● Exercise details
What is needed is an exact copy of the lines from the line containing "stopper_origin = (0, 0, STOPPER_BOTTOM)" to the line containing "depsgraph = bpy.context.evaluated_depsgraph_get()", both lines included, and nothing else.

● Supplied information
▼
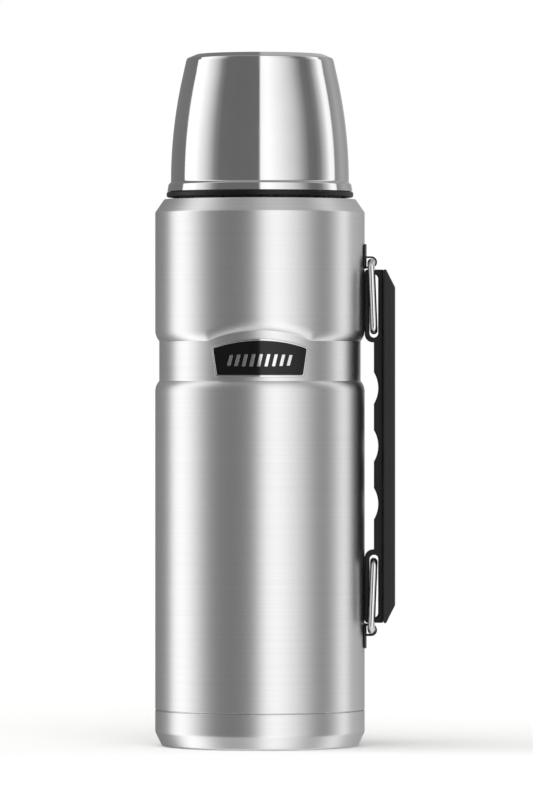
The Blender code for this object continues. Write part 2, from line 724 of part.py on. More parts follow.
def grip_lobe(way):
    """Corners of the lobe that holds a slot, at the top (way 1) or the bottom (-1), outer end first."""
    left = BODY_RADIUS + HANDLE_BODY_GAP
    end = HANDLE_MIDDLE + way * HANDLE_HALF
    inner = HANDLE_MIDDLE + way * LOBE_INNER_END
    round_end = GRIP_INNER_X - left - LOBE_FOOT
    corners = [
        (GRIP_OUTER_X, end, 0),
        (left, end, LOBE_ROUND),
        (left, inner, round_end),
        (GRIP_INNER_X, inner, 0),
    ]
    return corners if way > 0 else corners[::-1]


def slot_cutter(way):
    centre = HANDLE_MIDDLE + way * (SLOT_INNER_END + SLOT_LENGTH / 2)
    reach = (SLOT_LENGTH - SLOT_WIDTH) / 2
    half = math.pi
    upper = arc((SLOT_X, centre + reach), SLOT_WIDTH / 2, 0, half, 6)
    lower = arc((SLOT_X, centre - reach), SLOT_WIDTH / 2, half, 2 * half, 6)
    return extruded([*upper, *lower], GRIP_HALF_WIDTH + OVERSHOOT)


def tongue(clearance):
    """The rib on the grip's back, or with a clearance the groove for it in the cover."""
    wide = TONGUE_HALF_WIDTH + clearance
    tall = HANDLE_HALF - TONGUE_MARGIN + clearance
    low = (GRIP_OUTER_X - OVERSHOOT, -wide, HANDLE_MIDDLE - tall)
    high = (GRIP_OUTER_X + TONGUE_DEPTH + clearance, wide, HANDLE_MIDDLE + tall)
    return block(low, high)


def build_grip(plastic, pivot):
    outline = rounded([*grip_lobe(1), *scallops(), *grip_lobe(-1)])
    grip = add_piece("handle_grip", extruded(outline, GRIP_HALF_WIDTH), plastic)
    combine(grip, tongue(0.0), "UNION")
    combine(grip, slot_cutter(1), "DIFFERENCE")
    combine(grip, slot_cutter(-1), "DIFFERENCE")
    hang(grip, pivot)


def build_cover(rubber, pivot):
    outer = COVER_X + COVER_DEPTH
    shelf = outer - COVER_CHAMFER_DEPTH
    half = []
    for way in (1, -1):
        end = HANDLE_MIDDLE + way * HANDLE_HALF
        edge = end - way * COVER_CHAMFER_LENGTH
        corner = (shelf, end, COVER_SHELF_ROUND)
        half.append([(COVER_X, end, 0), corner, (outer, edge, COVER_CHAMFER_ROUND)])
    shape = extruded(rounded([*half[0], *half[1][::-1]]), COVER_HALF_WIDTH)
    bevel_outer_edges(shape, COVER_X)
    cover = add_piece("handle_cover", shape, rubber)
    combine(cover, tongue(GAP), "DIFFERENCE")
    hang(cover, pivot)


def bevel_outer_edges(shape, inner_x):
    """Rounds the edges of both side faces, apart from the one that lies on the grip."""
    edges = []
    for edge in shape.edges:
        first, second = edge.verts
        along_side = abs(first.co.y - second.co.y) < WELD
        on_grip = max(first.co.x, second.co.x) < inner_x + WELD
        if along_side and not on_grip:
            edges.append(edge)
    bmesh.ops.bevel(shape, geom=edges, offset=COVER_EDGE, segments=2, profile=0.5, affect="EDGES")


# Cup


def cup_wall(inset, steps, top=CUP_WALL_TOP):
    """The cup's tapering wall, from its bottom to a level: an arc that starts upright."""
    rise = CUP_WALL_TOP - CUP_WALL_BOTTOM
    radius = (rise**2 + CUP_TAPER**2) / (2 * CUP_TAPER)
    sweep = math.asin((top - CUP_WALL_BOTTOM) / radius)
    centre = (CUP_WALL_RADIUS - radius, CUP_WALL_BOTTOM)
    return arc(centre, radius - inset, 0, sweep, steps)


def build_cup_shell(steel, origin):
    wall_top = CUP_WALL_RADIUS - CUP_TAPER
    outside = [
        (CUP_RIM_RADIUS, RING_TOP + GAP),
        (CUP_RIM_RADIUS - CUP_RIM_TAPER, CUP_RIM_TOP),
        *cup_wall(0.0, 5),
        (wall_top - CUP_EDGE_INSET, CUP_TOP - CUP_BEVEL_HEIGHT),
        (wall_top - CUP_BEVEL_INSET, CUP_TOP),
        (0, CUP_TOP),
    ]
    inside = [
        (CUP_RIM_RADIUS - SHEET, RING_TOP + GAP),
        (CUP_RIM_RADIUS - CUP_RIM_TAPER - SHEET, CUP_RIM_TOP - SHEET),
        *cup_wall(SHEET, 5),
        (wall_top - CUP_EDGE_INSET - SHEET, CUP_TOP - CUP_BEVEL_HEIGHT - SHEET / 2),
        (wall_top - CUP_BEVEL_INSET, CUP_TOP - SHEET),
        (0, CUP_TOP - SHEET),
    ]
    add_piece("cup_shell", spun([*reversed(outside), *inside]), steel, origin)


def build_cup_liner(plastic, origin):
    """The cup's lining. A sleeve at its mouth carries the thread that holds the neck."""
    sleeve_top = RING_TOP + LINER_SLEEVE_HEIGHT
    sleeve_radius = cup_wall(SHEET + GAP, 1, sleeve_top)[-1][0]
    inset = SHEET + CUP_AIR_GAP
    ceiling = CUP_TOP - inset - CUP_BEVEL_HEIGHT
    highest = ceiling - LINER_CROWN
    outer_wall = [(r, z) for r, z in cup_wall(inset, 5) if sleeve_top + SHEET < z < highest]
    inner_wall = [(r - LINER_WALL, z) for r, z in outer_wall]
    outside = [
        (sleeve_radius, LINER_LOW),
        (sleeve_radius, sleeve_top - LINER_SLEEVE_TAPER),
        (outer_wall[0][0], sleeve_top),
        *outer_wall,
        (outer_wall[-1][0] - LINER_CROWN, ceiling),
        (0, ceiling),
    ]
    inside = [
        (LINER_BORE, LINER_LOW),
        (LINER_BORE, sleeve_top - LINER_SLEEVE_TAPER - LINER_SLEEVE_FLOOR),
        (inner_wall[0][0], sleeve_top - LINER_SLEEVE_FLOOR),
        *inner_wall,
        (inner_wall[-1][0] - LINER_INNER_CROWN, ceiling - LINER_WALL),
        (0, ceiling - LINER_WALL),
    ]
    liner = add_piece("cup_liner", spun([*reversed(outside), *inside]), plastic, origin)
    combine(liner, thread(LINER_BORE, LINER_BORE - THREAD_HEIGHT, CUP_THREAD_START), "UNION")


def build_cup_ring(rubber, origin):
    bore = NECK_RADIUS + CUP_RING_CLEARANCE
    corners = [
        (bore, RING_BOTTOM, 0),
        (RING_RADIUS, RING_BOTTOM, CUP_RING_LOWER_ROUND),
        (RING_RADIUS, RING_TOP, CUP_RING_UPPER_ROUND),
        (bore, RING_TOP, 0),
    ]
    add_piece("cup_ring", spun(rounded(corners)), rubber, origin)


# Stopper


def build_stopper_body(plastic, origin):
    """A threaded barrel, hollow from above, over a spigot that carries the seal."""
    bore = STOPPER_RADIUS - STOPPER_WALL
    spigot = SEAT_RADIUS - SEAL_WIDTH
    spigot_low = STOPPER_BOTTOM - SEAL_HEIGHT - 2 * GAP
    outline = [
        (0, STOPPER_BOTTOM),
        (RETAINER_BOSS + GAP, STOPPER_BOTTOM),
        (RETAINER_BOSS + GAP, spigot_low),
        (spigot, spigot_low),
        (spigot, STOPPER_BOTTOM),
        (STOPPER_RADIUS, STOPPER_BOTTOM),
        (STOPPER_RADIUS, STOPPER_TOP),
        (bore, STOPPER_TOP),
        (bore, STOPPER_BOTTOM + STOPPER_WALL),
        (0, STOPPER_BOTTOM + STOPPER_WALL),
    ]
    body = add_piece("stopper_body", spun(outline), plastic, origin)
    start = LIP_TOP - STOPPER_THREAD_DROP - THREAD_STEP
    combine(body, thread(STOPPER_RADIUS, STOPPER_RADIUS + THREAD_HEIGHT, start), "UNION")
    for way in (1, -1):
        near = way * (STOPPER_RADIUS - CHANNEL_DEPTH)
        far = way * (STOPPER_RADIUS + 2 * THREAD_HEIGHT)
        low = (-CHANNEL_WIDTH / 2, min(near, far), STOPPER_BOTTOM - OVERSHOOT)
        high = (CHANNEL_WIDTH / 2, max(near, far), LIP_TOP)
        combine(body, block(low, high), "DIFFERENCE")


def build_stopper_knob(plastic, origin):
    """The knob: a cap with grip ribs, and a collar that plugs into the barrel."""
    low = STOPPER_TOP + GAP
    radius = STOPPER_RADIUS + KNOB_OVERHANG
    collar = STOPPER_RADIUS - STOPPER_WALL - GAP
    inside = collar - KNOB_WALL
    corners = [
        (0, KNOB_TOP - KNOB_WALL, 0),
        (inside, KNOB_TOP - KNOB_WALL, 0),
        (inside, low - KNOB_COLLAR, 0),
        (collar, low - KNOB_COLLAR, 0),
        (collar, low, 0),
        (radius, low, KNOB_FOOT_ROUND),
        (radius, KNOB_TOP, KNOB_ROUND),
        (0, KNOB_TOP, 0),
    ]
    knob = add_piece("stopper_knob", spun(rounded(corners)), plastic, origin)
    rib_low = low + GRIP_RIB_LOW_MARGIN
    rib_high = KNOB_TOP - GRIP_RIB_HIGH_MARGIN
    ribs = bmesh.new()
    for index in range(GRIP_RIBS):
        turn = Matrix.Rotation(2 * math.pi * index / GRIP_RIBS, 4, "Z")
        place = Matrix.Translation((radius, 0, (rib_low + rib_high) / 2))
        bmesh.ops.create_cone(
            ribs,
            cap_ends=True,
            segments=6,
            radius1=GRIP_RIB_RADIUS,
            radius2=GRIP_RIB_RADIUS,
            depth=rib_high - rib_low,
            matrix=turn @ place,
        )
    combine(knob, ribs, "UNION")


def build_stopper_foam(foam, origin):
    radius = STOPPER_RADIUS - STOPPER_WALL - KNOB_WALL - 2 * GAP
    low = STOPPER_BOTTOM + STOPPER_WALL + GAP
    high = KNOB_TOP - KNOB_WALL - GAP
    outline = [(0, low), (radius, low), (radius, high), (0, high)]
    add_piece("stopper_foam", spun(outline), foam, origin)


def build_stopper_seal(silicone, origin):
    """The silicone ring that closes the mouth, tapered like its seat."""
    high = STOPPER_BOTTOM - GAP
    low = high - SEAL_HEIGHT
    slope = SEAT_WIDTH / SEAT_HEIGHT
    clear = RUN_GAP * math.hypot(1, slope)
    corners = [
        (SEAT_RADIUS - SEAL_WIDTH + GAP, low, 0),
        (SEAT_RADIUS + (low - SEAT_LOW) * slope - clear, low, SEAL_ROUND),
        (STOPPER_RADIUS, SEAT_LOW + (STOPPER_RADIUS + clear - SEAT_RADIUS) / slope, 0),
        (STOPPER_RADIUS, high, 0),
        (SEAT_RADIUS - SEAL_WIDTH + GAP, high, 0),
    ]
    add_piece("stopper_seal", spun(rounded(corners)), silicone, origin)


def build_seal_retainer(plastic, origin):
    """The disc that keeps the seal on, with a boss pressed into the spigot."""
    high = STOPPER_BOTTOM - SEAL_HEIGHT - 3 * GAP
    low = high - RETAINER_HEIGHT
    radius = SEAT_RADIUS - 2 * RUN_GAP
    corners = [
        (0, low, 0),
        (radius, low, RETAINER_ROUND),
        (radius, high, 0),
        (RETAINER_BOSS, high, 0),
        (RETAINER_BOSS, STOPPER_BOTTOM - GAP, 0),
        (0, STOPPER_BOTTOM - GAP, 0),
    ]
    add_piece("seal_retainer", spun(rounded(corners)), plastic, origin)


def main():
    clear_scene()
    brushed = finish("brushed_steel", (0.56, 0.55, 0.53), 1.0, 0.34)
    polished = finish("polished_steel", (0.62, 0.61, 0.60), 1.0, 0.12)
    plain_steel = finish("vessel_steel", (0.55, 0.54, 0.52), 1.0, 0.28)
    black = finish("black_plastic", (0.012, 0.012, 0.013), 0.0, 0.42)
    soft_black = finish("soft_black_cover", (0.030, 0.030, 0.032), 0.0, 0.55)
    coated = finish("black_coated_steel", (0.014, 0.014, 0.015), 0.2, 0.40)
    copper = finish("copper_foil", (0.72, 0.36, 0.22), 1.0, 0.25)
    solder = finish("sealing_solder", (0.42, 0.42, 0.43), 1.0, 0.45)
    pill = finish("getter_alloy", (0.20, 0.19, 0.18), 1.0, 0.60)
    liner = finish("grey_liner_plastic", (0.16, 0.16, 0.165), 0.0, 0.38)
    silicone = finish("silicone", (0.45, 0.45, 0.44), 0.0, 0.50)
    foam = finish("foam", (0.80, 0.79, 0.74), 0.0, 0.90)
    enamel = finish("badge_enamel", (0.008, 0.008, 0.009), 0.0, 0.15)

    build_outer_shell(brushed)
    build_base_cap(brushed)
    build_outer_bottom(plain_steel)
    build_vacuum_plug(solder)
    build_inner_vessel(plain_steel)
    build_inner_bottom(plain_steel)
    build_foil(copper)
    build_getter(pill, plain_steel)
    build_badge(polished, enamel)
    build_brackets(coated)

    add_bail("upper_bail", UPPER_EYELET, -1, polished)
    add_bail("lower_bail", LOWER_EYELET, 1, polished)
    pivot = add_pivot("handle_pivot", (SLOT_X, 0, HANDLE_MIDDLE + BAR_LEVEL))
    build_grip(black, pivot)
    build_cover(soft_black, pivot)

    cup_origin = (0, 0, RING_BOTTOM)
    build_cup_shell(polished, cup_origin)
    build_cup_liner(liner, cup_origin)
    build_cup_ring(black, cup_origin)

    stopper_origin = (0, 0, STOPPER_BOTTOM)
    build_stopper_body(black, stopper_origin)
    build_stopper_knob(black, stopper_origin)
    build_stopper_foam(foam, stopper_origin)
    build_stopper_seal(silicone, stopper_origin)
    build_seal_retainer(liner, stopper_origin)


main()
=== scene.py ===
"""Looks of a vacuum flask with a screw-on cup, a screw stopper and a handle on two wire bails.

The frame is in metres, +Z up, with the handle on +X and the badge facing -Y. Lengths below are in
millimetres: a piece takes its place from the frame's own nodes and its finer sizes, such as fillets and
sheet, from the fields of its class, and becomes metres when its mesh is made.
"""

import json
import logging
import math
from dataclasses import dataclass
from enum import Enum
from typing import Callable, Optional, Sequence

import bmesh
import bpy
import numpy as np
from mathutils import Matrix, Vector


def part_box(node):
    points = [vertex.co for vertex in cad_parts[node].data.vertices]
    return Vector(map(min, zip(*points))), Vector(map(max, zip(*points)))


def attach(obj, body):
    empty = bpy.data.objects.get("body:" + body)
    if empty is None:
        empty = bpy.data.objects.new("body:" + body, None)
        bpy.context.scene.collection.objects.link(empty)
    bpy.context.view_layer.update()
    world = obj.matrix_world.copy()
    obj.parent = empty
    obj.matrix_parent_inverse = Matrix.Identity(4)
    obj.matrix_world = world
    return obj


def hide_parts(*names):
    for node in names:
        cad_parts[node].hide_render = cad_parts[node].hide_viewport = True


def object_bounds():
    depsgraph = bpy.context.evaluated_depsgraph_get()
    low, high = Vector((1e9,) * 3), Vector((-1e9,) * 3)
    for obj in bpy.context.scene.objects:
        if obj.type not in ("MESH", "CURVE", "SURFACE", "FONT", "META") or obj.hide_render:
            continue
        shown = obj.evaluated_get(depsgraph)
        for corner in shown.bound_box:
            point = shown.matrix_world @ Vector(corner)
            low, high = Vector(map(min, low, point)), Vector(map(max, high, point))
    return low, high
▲
● Result for this exercise
    stopper_origin = (0, 0, STOPPER_BOTTOM)
    build_stopper_body(black, stopper_origin)
    build_stopper_knob(black, stopper_origin)
    build_stopper_foam(foam, stopper_origin)
    build_stopper_seal(silicone, stopper_origin)
    build_seal_retainer(liner, stopper_origin)


main()
=== scene.py ===
"""Looks of a vacuum flask with a screw-on cup, a screw stopper and a handle on two wire bails.

The frame is in metres, +Z up, with the handle on +X and the badge facing -Y. Lengths below are in
millimetres: a piece takes its place from the frame's own nodes and its finer sizes, such as fillets and
sheet, from the fields of its class, and becomes metres when its mesh is made.
"""

import json
import logging
import math
from dataclasses import dataclass
from enum import Enum
from typing import Callable, Optional, Sequence

import bmesh
import bpy
import numpy as np
from mathutils import Matrix, Vector


def part_box(node):
    points = [vertex.co for vertex in cad_parts[node].data.vertices]
    return Vector(map(min, zip(*points))), Vector(map(max, zip(*points)))


def attach(obj, body):
    empty = bpy.data.objects.get("body:" + body)
    if empty is None:
        empty = bpy.data.objects.new("body:" + body, None)
        bpy.context.scene.collection.objects.link(empty)
    bpy.context.view_layer.update()
    world = obj.matrix_world.copy()
    obj.parent = empty
    obj.matrix_parent_inverse = Matrix.Identity(4)
    obj.matrix_world = world
    return obj


def hide_parts(*names):
    for node in names:
        cad_parts[node].hide_render = cad_parts[node].hide_viewport = True


def object_bounds():
    depsgraph = bpy.context.evaluated_depsgraph_get()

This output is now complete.